-------- Supplied material --------

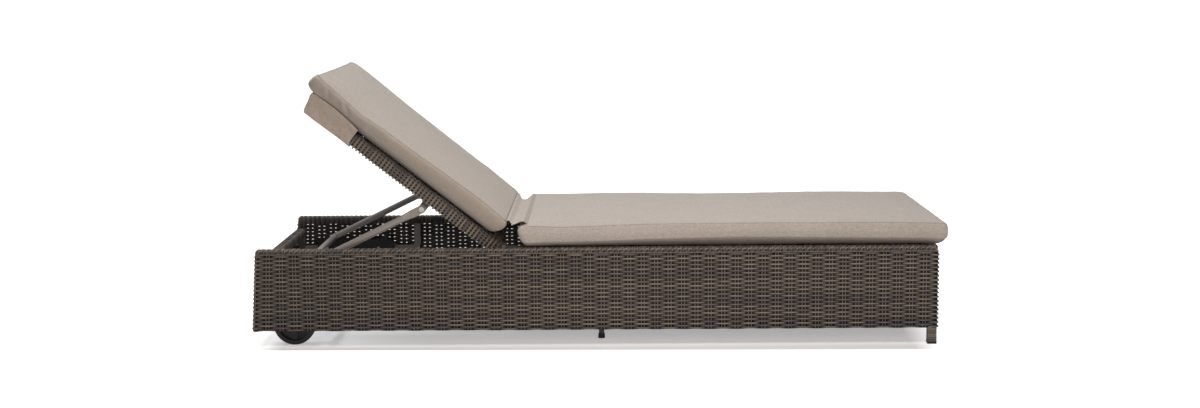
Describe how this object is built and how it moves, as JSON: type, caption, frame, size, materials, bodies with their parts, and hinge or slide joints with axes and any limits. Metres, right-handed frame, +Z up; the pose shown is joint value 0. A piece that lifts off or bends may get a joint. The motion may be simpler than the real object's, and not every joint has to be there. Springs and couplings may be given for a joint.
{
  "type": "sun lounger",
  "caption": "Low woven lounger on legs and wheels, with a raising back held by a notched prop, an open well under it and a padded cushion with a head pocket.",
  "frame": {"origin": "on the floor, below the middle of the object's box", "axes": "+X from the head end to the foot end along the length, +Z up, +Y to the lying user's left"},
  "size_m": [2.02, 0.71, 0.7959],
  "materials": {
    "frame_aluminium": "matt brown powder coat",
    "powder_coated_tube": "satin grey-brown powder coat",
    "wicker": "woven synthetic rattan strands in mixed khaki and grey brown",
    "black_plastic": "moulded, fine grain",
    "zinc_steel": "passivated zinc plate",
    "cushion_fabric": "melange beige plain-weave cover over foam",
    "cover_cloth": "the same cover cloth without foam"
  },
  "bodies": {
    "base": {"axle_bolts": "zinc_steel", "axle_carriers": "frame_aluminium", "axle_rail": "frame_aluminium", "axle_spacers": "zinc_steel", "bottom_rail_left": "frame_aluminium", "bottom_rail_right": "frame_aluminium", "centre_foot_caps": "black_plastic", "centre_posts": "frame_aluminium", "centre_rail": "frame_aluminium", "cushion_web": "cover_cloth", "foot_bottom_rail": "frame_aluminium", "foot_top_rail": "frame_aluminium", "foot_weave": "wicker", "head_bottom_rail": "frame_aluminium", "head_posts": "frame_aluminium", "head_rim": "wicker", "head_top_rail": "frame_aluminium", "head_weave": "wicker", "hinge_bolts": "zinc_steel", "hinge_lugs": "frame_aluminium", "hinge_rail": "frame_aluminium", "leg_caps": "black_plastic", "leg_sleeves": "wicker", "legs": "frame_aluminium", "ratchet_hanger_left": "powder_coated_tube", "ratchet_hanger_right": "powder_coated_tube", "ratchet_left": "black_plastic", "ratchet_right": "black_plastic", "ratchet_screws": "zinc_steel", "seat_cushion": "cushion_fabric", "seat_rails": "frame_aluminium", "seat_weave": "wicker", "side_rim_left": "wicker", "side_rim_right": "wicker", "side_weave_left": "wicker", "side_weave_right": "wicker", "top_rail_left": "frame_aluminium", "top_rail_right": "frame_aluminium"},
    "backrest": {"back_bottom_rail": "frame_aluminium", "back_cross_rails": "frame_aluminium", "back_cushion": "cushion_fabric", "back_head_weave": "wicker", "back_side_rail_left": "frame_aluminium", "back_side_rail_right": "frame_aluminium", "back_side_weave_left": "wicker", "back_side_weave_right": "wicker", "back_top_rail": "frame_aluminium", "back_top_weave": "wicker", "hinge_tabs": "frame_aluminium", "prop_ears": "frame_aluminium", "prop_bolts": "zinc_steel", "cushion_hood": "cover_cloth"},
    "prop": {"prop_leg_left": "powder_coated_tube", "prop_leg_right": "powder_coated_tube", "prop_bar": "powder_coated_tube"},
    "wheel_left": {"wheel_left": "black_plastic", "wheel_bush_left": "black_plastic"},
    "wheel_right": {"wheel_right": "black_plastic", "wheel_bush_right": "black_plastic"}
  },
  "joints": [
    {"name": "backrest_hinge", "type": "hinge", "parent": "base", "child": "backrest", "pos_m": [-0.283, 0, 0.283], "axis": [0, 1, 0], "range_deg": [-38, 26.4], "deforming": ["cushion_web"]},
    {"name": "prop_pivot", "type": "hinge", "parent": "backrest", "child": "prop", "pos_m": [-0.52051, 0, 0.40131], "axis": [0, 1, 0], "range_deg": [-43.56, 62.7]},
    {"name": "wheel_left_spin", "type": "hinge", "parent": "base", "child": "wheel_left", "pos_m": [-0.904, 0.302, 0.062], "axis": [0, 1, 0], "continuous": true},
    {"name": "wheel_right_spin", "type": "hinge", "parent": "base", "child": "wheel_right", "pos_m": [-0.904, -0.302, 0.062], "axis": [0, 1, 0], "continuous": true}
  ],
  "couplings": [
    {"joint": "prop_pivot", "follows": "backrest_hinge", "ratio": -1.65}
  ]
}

--------

» Problem details:
All of the material must be reproduced exactly.

» Task output:
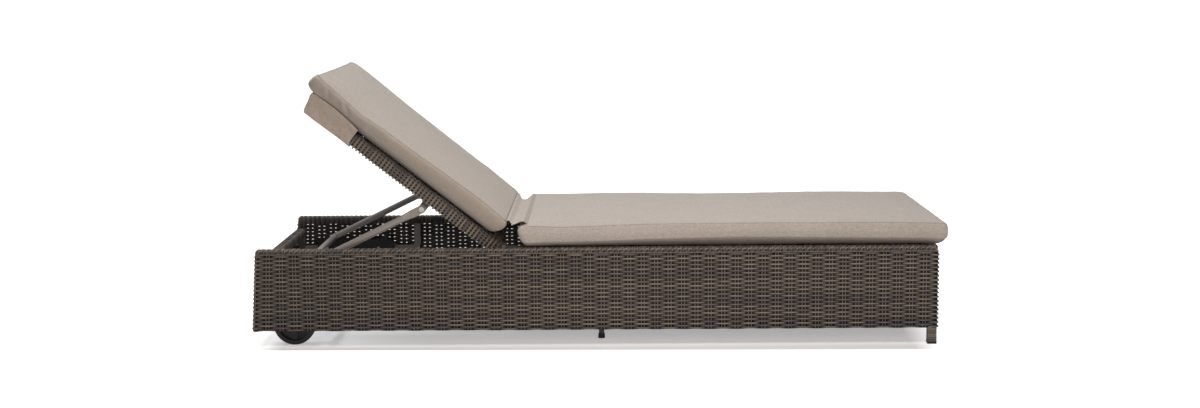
Describe how this object is built and how it moves, as JSON: type, caption, frame, size, materials, bodies with their parts, and hinge or slide joints with axes and any limits. Metres, right-handed frame, +Z up; the pose shown is joint value 0. A piece that lifts off or bends may get a joint. The motion may be simpler than the real object's, and not every joint has to be there. Springs and couplings may be given for a joint.
{
  "type": "sun lounger",
  "caption": "Low woven lounger on legs and wheels, with a raising back held by a notched prop, an open well under it and a padded cushion with a head pocket.",
  "frame": {"origin": "on the floor, below the middle of the object's box", "axes": "+X from the head end to the foot end along the length, +Z up, +Y to the lying user's left"},
  "size_m": [2.02, 0.71, 0.7959],
  "materials": {
    "frame_aluminium": "matt brown powder coat",
    "powder_coated_tube": "satin grey-brown powder coat",
    "wicker": "woven synthetic rattan strands in mixed khaki and grey brown",
    "black_plastic": "moulded, fine grain",
    "zinc_steel": "passivated zinc plate",
    "cushion_fabric": "melange beige plain-weave cover over foam",
    "cover_cloth": "the same cover cloth without foam"
  },
  "bodies": {
    "base": {"axle_bolts": "zinc_steel", "axle_carriers": "frame_aluminium", "axle_rail": "frame_aluminium", "axle_spacers": "zinc_steel", "bottom_rail_left": "frame_aluminium", "bottom_rail_right": "frame_aluminium", "centre_foot_caps": "black_plastic", "centre_posts": "frame_aluminium", "centre_rail": "frame_aluminium", "cushion_web": "cover_cloth", "foot_bottom_rail": "frame_aluminium", "foot_top_rail": "frame_aluminium", "foot_weave": "wicker", "head_bottom_rail": "frame_aluminium", "head_posts": "frame_aluminium", "head_rim": "wicker", "head_top_rail": "frame_aluminium", "head_weave": "wicker", "hinge_bolts": "zinc_steel", "hinge_lugs": "frame_aluminium", "hinge_rail": "frame_aluminium", "leg_caps": "black_plastic", "leg_sleeves": "wicker", "legs": "frame_aluminium", "ratchet_hanger_left": "powder_coated_tube", "ratchet_hanger_right": "powder_coated_tube", "ratchet_left": "black_plastic", "ratchet_right": "black_plastic", "ratchet_screws": "zinc_steel", "seat_cushion": "cushion_fabric", "seat_rails": "frame_aluminium", "seat_weave": "wicker", "side_rim_left": "wicker", "side_rim_right": "wicker", "side_weave_left": "wicker", "side_weave_right": "wicker", "top_rail_left": "frame_aluminium", "top_rail_right": "frame_aluminium"},
    "backrest": {"back_bottom_rail": "frame_aluminium", "back_cross_rails": "frame_aluminium", "back_cushion": "cushion_fabric", "back_head_weave": "wicker", "back_side_rail_left": "frame_aluminium", "back_side_rail_right": "frame_aluminium", "back_side_weave_left": "wicker", "back_side_weave_right": "wicker", "back_top_rail": "frame_aluminium", "back_top_weave": "wicker", "hinge_tabs": "frame_aluminium", "prop_ears": "frame_aluminium", "prop_bolts": "zinc_steel", "cushion_hood": "cover_cloth"},
    "prop": {"prop_leg_left": "powder_coated_tube", "prop_leg_right": "powder_coated_tube", "prop_bar": "powder_coated_tube"},
    "wheel_left": {"wheel_left": "black_plastic", "wheel_bush_left": "black_plastic"},
    "wheel_right": {"wheel_right": "black_plastic", "wheel_bush_right": "black_plastic"}
  },
  "joints": [
    {"name": "backrest_hinge", "type": "hinge", "parent": "base", "child": "backrest", "pos_m": [-0.283, 0, 0.283], "axis": [0, 1, 0], "range_deg": [-38, 26.4], "deforming": ["cushion_web"]},
    {"name": "prop_pivot", "type": "hinge", "parent": "backrest", "child": "prop", "pos_m": [-0.52051, 0, 0.40131], "axis": [0, 1, 0], "range_deg": [-43.56, 62.7]},
    {"name": "wheel_left_spin", "type": "hinge", "parent": "base", "child": "wheel_left", "pos_m": [-0.904, 0.302, 0.062], "axis": [0, 1, 0], "continuous": true},
    {"name": "wheel_right_spin", "type": "hinge", "parent": "base", "child": "wheel_right", "pos_m": [-0.904, -0.302, 0.062], "axis": [0, 1, 0], "continuous": true}
  ],
  "couplings": [
    {"joint": "prop_pivot", "follows": "backrest_hinge", "ratio": -1.65}
  ]
}